When I bought this condo I was told our monthly HOA went into them providing snow removal. I have yet to see this in action. After trying to clear a walking path in 6"+ packed snow with a house broom to get to the grocery store, I finally bought my own shovel, convinced this “paid snow removal” service is a unicorn. Harumph.
Rogue rural redneck here…I’ve never thought very highly of HOA’s, but as hubby and I get older, yard service does sound more and more appealing.
As to the cats…ours have mighty, mighty cabin fever. The kitchen floor is a muddle of pawprints from one-minute “let meow-t, no let me in!” runs and the living room has lost the Battle of the Catnip Mice.
This Fe-BRRRRR-ary afternoon is making me shamelessly (or deliciously) lazy, depending on how you look at it. Husband helped me defrost and de-ice and wander in to play with my Sunday kids for a bit. Remember playing with the scratch paper in art class that had a black waxy coating over a swirly neon pattern? That was our early arriver activity: my crew scratched out a panda bear, a t-rex looking in the mirror, an arsenal of swords, and a “Julie and the Phantoms” tribute page.
So that made me tired.

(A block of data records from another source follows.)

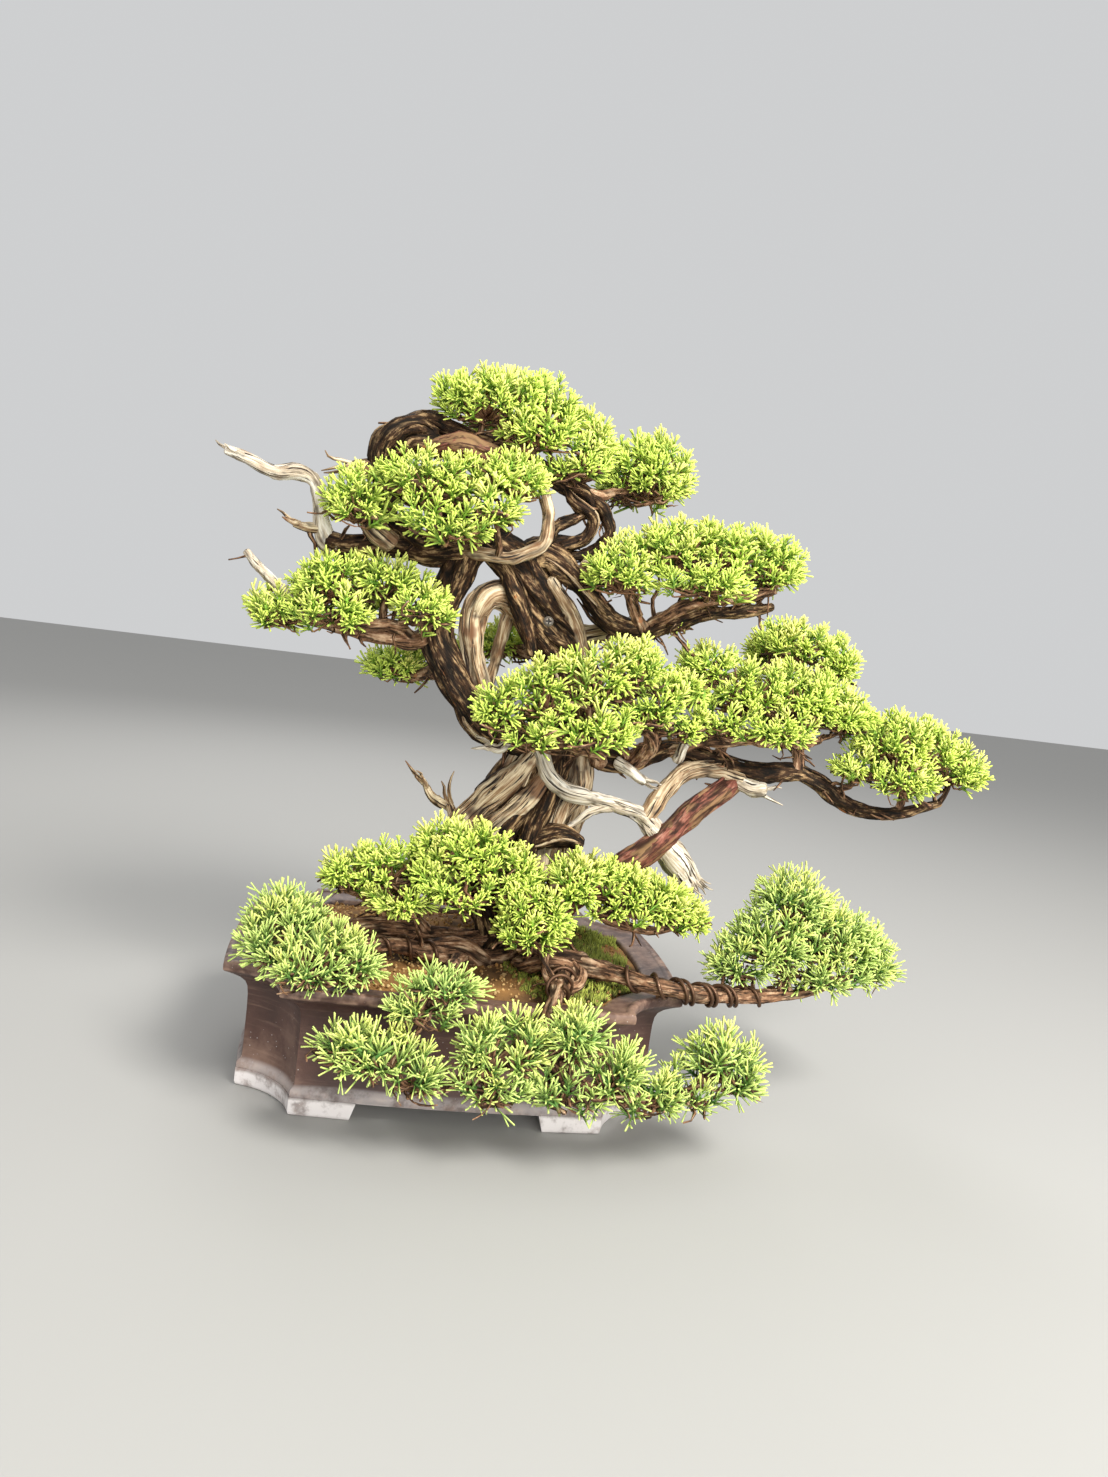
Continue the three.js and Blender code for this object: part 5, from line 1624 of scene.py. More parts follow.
@dataclass
class FoliagePad:
    """A pad of sprays spread over a few rounded lobes, with the branchlets that carry them."""

    name: str
    lobes: list[Lobe]
    scatter: Scatter
    twig: Material
    leaf: Material
    slot: str
    seed: int
    anchors: np.ndarray
    area_per_spray: float = 232.0
    reach: float = 18.5
    lowest: float = -0.66
    inner_share: float = 0.26
    inner_inset: float = 0.34
    groove_start: float = 1.42
    groove_width: float = 0.42
    groove_depth: float = 7.0
    overlap: float = 0.9
    aim_lift: float = 0.5
    twigs_per_lobe: int = 4
    tangles_per_lobe: int = 4
    fringe_per_lobe: int = 7
    under: float = 0.62
    twig_radii: tuple[float, float, float] = (0.0011, 0.0009, 0.0008)

    def __post_init__(self) -> None:
        """Starts its mesh and its random numbers."""
        self.shell = Shell()
        self.random = np.random.default_rng(self.seed)

    def build(self) -> None:
        """Makes the pad."""
        for lobe in self.lobes:
            self._cover_lobe(lobe)
            self._add_twigs(lobe)
            for _ in range(self.tangles_per_lobe):
                self._add_tangle(lobe)
            for _ in range(self.fringe_per_lobe):
                self._add_fringe(lobe)
        piece = self.scatter.run(self.shell.build("foliage_pad_" + self.name, [self.twig]), self.leaf)
        hand_in(piece, self.slot, "foliage_" + self.name)

    def _cover_lobe(self, lobe: Lobe) -> None:
        """Spreads sprays over one lobe and a few inside it, each on a thin twig from the lobe's hub.

        Args:
            lobe: the lobe.
        """
        random = self.random
        count = max(5, round(4 * math.pi * lobe.half.mean() ** 2 / self.area_per_spray))
        outer = self._layer(lobe, count, 0.0)
        inner = self._layer(lobe, round(count * self.inner_share), 1.0)
        surface, aim, deep = (np.concatenate(both) for both in zip(outer, inner))
        size = random.uniform(0.8, 1.12, len(surface)) * min(1.0, lobe.half.mean() / 17)
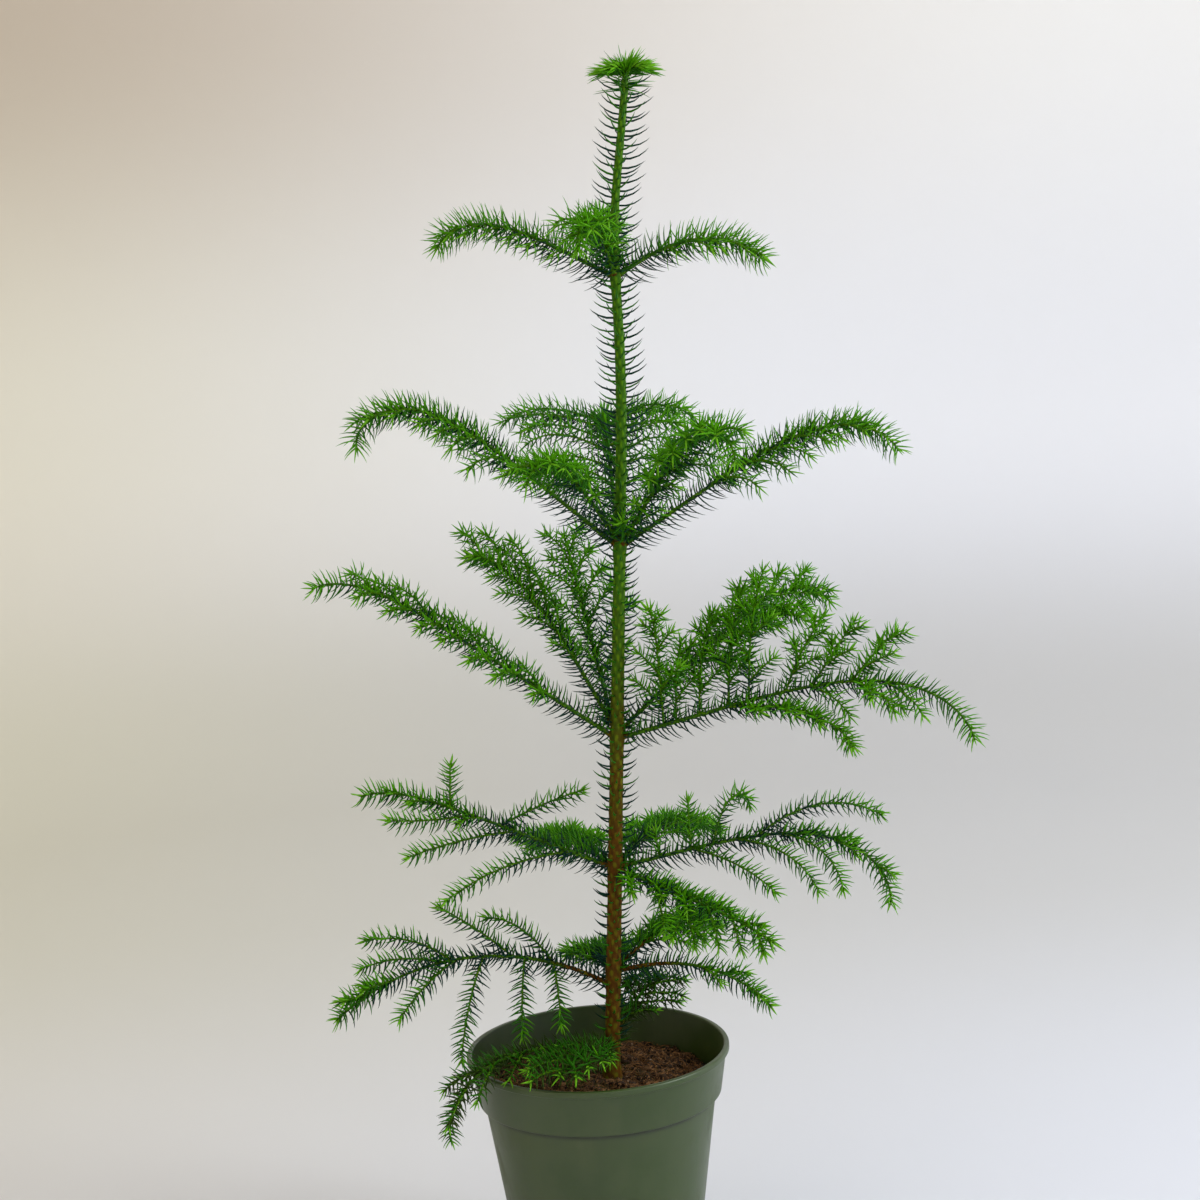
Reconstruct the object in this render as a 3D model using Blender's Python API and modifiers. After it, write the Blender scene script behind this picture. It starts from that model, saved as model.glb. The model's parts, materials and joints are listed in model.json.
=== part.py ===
"""Young Norfolk Island pine in a round nursery pot, as construction solids in metres, +Z up."""
import math
import random
from collections import namedtuple

import bmesh
import bpy
import numpy as np
from mathutils import Matrix, Vector

# Pot: a turned shell with a rolled lip and a rim band that steps in to the body
POT_HEIGHT = 0.150
LIP_RADIUS = 0.0825
LIP_HEIGHT = 0.004
BAND_TOP_RADIUS = 0.0808
BAND_FOOT_RADIUS = 0.0764
BAND_FOOT_HEIGHT = 0.1205
BODY_TOP_RADIUS = 0.0728
BODY_TOP_HEIGHT = 0.1190
BASE_RADIUS = 0.0555
BASE_CHAMFER = 0.0020
POT_WALL = 0.0016
FLOOR_THICKNESS = 0.0020
POT_STEPS = 36
DRAIN_HOLES = 6
DRAIN_RADIUS = 0.0055
DRAIN_CIRCLE = 0.0400

# Soil: fills the pot, hummocky on top and level under the trunk
SOIL_HEIGHT = 0.1300
SOIL_EDGE_DROP = 0.0050
SOIL_BUMP = 0.0016
SOIL_PAD_RADIUS = 0.0170
SOIL_STEPS = 32
GAP = 0.0003

# Trunk: leans one way, with one sway near the top
TRUNK_FOOT_X = 0.0079
TRUNK_LEAN = math.radians(4.0)
TRUNK_SWAY = 0.0060
SWAY_HEIGHT = 0.655
SWAY_SPREAD = 0.065
TRUNK_TOP = 0.7420
TRUNK_FOOT_RADIUS = 0.0047
TRUNK_TIP_RADIUS = 0.0021
TRUNK_TAPER = 1.4
FLARE = 0.0020
FLARE_HEIGHT = 0.007
TRUNK_SIDES = 10
TRUNK_RINGS = 24

# Boughs and shoots
BOUGH_SIDES = 6
BOUGH_RINGS = 6
BOUGH_ROOT_RADIUS = 0.0017
BOUGH_TIP_RADIUS = 0.0014
ROOT_CLEARANCE = 0.0003
ROOT_STEP = 0.0005
PATH_STEPS = 60
SHOOT_SIDES = 3
SHOOT_PITCH = 0.0122
SHOOT_TWIST = math.radians(23)
MAIN_RADIUS = 0.0018
TWIG_RADIUS = 0.0012
STRONG_RADIUS = 0.0014
END_RADIUS = 0.0005
MIN_TWIG = 0.014
KEPT_TWIGS = 2
TWIG_SWEEP = 18.0
NEEDLE_OUT = 0.0086
NEEDLE_FORWARD = 0.0045
END_NEEDLE = 0.0060
CORE_MARGIN = 0.0022
NEEDLE_MARGIN = 0.0012
CLEARANCE = 0.0006
HOLD_BACK = 0.06
BARE_RINGS = 1

# Needle sleeves on the trunk between the tiers, and the rosette on its tip
SLEEVE_SIDES = 6
SLEEVE_PITCH = 0.0115
SLEEVE_WALL = 0.0007
SLEEVE_BELOW_TIER = 0.0085
SLEEVE_ABOVE_TIER = 0.0175
TRUNK_NEEDLE_OUT = 0.0105
TRUNK_NEEDLE_UP = 0.0050
ROSETTE_SHOOTS = 5
ROSETTE_STEM = 0.0080
ROSETTE_REACH = 0.0150
ROSETTE_RISE = 30
ROSETTE_FALL = -15
ROSETTE_PITCH = 0.0050
ROSETTE_NEEDLE_OUT = 0.0060
ROSETTE_TURN = 18

# Height of each tier of boughs, and the share of a bough that is bare limb
TIER_HEIGHT = {"a": 0.6260, "b": 0.4630, "c": 0.3450, "d": 0.2635, "e": 0.1970, "f": 0.1500}
LIMB_SHARE = {"a": 0.0, "b": 0.30, "c": 0.22, "d": 0.18, "e": 0.22, "f": 0.0}

# A fan is one row of side twigs: how many, where along the bough it starts and ends, its longest
# reach, where that falls, the reach left at the end, and the twigs' splay, lift and final droop
Fan = namedtuple("Fan", "count first last reach peak tip splay lift drop")

# A strong twig is one long side shoot: place along the bough, turn, rise, fall, bend, length
Strong = namedtuple("Strong", "place turn rise fall bend length")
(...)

Yeah, that’s it. All the better to enjoy a cup of tea that deserves your full attention.
This is actually the second steep report. I first reported that it had ground cinnamon mixed in with the tieguanyin (I think) base. Inaccurate. Omit ground cinnamon; insert “little broken hunks of cinnamon stick that you can smell from three feet away while you are steeping.”
The second steep is amost equally as strong as the first, minus the floral lilt of the first steep. Smells good, the steam is lovely in your face.
I feel like a cross between a freezer-burnt turkey and a wilted houseplant. We are on Day 4 without even a glimmer of sunshine (thus the houseplant) and a layer of permafrost that makes a four-block run to the post office a daredevil event (thus the frozen turkey). Prognosis is for this lovely pattern to continue well into next week, with temps dipping to the zeroes this weekend.
I needed a severe dose of warm and cozy this evening, and this little tea does the trick. The fine print calls it a “Warming Tea.” The ginger takes the lead in doing precisely that, the lemon clears out a gunked up throat, and the rooibos just serves as a holding mechanism for both of them.
Just one more bag left in my little box, and it appears to be distressingly discontinued. I’ll have to ration it juice-diciously.
I am pretty sure I have seen it in stores, but can’t recall if recently or now… but quick search didn’t brought any results too, so I guess it is indeed discontinued :(
Amen, sister! We get four seasons annually, but it’s been several winters since we’ve had such a long, bleak, sub-freezing streak.
Not especially cold here, but it feels like we haven’t seen the sun for more than an hour at a time in a month. Rain and clouds and clouds and rain.
Okay, I woke up in 7 am and checked the temperature — -9°C
Oh well, not a greatest day to wear suit.
(Pooh. I’ve tried four times to get an image to stick to the tea description. It’s a box. It says Ty-phoo. It’s gold. How’s that?)
After a couple of un-winters in our little corner of Missouri, we’re due for a week of bona-fide real winter this week (highs by Friday might make 10 F), and I am going to need significant quantities of unleaded fuel at work. The fun started yesterday with improperly unpredicted freezing drizzle that chilled me through and made me weak. And the Tuesday Morning staff looked a little gloomy and lonely. So I bought this box to cheer them up. (That’s the story I am sticking with.)
I regret nothing. The online product pitch mentions African teas, but I would swear the box itself threw “Assam” into the combo, and you know Assam is my magic word. Whatever voodoo Typhoo do, they do it well. No rogue acidity, no bottom-of-of-the-bin bitterness, just one beautiful cup of dark, smooth, slightly bready morning tea.
This one warmed my cold bones all the way down to my toes after having to scrape my windshield in a thick freezing mist. The base tea appears to be a nice large-leafed tieguanyan with a liberal sprinkling of ground cinnamon that reached my nose first the minute hot water hit it. The cinnamon pairs perfectly with the fruity personality of the oolong to create a lovely little cup of mock apple pie.
I don’t care who or who else doesn’t like this one under my roof (see discussion of previous domestic oolong differences of opinion); it’s a lovely treat!
Aha! We’ve found another one that husband will drink. This didn’t get a good rating the first time, but he and I were both sleep deprived and grumpy (ice storm). This morning’s review, which isn’t nearly as funny as Kiki’s: “Yes. Now that’s roasty tasting. I just don’t do the fancy fruit and flower stuff.”
As for me, I do agree—it’s a decent cuppa, with maybe a little bit of Juicy Fruit uptick at the very end.
From the sampler box. There is chocolate (not quite enough for me); there is rose (a little too much for me), but it performs exactly as advertised. Tea Forte recommends it with milk. I recommend it with a Russell Stover chocolate cream. Adds a little elegance to a glumpy afternoon, the highlight of which has been vacuuming cat hair and folding far too many loads of laundry.
Cameron B.: I bought THREE JARS of the Quality Street assortment from BJs, one bag of Hershey’s assortment (I only ate the Reese’s cuz Kisses cuz jump in a lake), and was gifted a box of See’s and two bags of Lindt truffles. Fortunately, I am not eating these alone.